Biélorussie,  photo: Konrad Lembcke,  Flickr,  CC BY-ND 2.0

« Une fois là-bas, j’ai pu discuter avec des gens très intelligents qui de facto vivaient dans un régime totalitaire. En 2005, Václav Havel avait déclaré que la Biélorussie était le dernier régime totalitaire en Europe. A l’époque, il y avait déjà des prisonniers politiques et les opposants disparaissaient. J’ai été particulièrement choqué de découvrir de l’intérieur ce monde de la terreur silencieuse. »

« J’y suis même resté plus longtemps que prévu. Je m’y sentais comme un représentant de l’Occident. Je vivais parmi les dissidents et l’avion dans lequel je devais rentrer à Prague a décollé sans moi. Je me suis alors retrouvé dans un petit aéroport où il faisait horriblement froid. J’y ai passé la nuit et la journée suivantes sans boire, ni fumer, ce qui m’a permis d’économiser un peu d’argent pour m’acheter un billet pour Berlin. J’ai passé tout ce temps dans l’angoisse paranoïaque que la police de Loukachenko vienne m’arrêter. Mais cette crise d’angoisse s’est transformée en une source d’inspiration prosaïque. J’ai donc pris des notes et rédigé sur mon calepin l’ossature de l’histoire, et tout cela a finalement abouti à L’Atelier du Diable. »

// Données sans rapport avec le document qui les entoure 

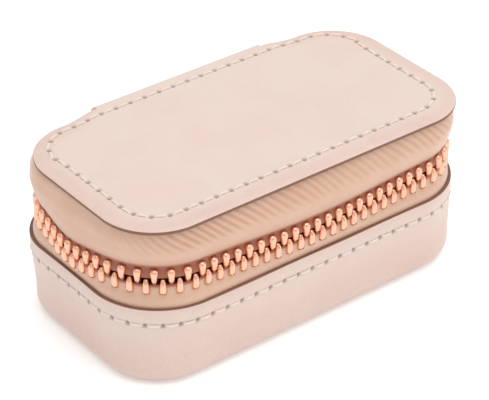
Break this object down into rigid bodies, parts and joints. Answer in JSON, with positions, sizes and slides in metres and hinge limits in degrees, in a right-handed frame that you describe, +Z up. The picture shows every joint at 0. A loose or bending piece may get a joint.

Les Biélorusses sont nos voisins

Une manifestation à Minsk,  Biélorussie en août 2020,  photo: Homoatrox,  CC BY-SA 3.0

Un roman qui, avec les manifestations actuelles en Biélorussie contre le régime d’Alexandre Loukachenko, est peut-être plus encore d’actualité qu’au moment de sa parution, il y a plus de dix ans.

Jáchym Topol,  photo: Barbora Linková,  ČRo

« J’ai écrit ce roman en étant habité d’une forme d’émerveillement, parce que c’était une période qui était plus proche de l’après-révolution de 1989 quand nous sommes passés de l’état de province socialiste au statut de pays avec une égalité en droit. J’ai toujours dit : nous sommes l’Est, nous sommes l’Ouest, jusqu’à ce que je prenne conscience jusqu’à quel point la Biélorussie, un pays slave proche de nous qui possédait dix millions d’habitants avant la guerre, a terriblement souffert des régimes nazi et stalinien. Tandis que 300 000 à  350 000 personnes sont mortes en Tchécoslovaquie pendant la guerre, le nombre de victimes en Biélorussie a été de 4 millions. »

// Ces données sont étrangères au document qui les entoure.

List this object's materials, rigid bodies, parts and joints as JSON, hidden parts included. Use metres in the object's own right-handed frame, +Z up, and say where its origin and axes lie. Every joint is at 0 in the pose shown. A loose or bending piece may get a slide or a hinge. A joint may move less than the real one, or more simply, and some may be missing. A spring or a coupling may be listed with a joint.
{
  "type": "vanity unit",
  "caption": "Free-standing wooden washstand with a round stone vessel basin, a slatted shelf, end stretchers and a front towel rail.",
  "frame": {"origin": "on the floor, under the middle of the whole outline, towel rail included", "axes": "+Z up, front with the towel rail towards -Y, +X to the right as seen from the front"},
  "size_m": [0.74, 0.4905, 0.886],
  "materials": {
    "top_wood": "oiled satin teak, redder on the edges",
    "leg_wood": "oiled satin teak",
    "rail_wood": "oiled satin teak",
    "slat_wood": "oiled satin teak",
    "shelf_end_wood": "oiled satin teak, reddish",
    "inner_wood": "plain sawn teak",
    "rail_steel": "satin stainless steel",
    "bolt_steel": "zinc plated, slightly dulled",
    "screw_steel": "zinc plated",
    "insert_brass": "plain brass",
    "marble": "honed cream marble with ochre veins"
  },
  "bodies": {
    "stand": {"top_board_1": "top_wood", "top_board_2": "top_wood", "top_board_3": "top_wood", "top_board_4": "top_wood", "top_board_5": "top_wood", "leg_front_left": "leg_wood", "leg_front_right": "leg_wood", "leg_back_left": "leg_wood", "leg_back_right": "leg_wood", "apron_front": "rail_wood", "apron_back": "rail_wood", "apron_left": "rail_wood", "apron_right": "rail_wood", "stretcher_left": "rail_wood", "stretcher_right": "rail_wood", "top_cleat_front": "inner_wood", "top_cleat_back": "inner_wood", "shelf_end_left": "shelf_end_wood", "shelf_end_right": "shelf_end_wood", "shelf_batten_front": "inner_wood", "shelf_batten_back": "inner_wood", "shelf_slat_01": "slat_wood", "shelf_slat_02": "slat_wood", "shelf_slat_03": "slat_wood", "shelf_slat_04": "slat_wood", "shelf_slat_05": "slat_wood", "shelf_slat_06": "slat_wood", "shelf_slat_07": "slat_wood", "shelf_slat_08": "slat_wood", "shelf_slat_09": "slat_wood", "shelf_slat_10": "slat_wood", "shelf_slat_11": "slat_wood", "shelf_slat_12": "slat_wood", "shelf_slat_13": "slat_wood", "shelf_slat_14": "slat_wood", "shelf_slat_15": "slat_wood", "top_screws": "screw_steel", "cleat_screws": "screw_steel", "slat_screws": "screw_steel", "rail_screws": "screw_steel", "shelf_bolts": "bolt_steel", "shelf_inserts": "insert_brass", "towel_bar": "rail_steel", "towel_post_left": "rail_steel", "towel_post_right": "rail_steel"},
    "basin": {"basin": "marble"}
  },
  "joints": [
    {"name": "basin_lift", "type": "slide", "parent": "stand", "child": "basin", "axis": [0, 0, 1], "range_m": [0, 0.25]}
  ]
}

« Là-bas, la population a été soumise à un régime de terreur dont nous, les Tchécoslovaques, les Tchèques et les habitants d’Europe centrale, n’avons pas la moindre idée. Mais cette histoire est vivante aujourd’hui encore. C’est pourquoi je m’y intéresse, cela me fascine. On voit bien qu’après l’Ukraine, c’est au tour de la rébellion en Biélorussie d’être la cible de répressions sanglantes. N’oublions pas que c’est un pays dans lequel nous pouvons nous rendre en quelques heures d’autocar. Les Biélorusses sont nos voisins. »

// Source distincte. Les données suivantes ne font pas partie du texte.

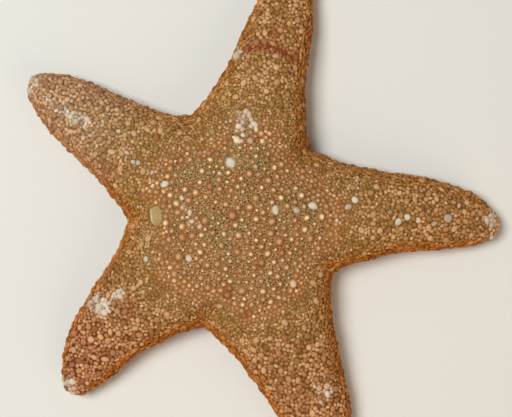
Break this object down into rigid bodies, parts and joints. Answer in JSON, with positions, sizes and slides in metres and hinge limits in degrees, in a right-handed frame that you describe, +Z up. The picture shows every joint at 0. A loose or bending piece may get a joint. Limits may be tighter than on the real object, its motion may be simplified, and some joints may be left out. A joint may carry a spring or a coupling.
{
  "type": "dried sea star",
  "caption": "Life-size dried sea star lying on its underside: a domed disc and blunt rounded arms under a close coat of small tubercles, with a mouth and furrows below. Still display model.",
  "frame": {"origin": "on the floor under the middle of the star's box, seen from above; the disc's centre is 8 mm towards -X and 1 mm towards +Y of it", "axes": "+Z up, out of the star's upper side; +X along the arm opposite the madreporite; +Y across, roughly along the arm next to it anticlockwise"},
  "size_m": [0.1616, 0.171, 0.0279],
  "materials": {
    "disc_skin": "matt dry skin with peach tubercles on an olive-tan porous ground",
    "arm_skin": "matt dry skin with close orange-tan grains and paler worn knobs",
    "arm_tip_skin": "matt, worn pale knobs",
    "mouth_plates": "matt, pale jaw plates and short blunt spines",
    "madreporite": "matt cream-olive, finely grooved"
  },
  "bodies": {
    "root": {"disc": "disc_skin", "mouth_frame": "mouth_plates", "madreporite": "madreporite", "arm_a_inner": "arm_skin", "arm_a_outer": "arm_skin", "arm_a_tip": "arm_tip_skin", "arm_b_inner": "arm_skin", "arm_b_outer": "arm_skin", "arm_b_tip": "arm_tip_skin", "arm_c_inner": "arm_skin", "arm_c_outer": "arm_skin", "arm_c_tip": "arm_tip_skin", "arm_d_inner": "arm_skin", "arm_d_outer": "arm_skin", "arm_d_tip": "arm_tip_skin", "arm_e_inner": "arm_skin", "arm_e_outer": "arm_skin", "arm_e_tip": "arm_tip_skin"}
  },
  "joints": []
}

Même si L’Atelier du Diable est une œuvre de fiction, les faits sur lesquels son auteur s’est appuyé sont bien réels, comme le confirme Jáchym Topol :

Biélorussie,  photo: Bundesarchiv,  Bild 146-1970-043-52 / CC-BY-SA 3.0

« C’est la réalité, et il suffit de faire quelques recherches sur Google pour découvrir l’étendue des horreurs. L’immense tromperie communiste les a encore amplifiées, et on en voit les conséquences aujourd’hui encore. Il ne s’agit pas là d’une histoire si ancienne que cela. En Biélorussie, ce ne sont pas seulement quelques villages qui ont été rayés de la carte comme Lidice ou Ležáky en Tchécoslovaquie. Non, nous parlons d’au moins 5 000 villages. L’immensité du mensonge réside dans le fait que les Allemands ne sont pas les seuls responsables de cette extermination de masse. Des tas de gens des républiques post-soviétiques ont participé à ces massacres, ce qui a bien entendu été passé sous silence après la guerre. »

Jáchym Topol,  photo: Luděk Kovář,  CC BY-SA 3.0

Très bien accueilli par la critique et le public dans les pays scandinaves, au Royaume-Uni, en France, en Allemagne et dans bien d’autres pays encore, le roman L’Atelier du Diable a été accueilli plus froidement en Biélorussie. « Mes amis là-bas qui m’avaient accompagné partout et m’ont tout expliqué lors de mon séjour, ont tenu à rester anonymes, pour des raisons politiques », raconte l’écrivain. Selon lui, ce sont justement ces amis biélorusses qui ont été les plus farouches critiques du roman :

« A leurs yeux, je suis un homme de l’Ouest qui parle de leur histoire. C’est une histoire compliquée, or, moi, j’ai simplifié beaucoup de choses dans mon roman. Je comprends donc leurs critiques et je ne m’en offusque certainement pas. »

Une autre preuve en quelque sorte de l’intérêt suscité par L’Atelier du Diable, car, après tout, qui aime bien châtie bien.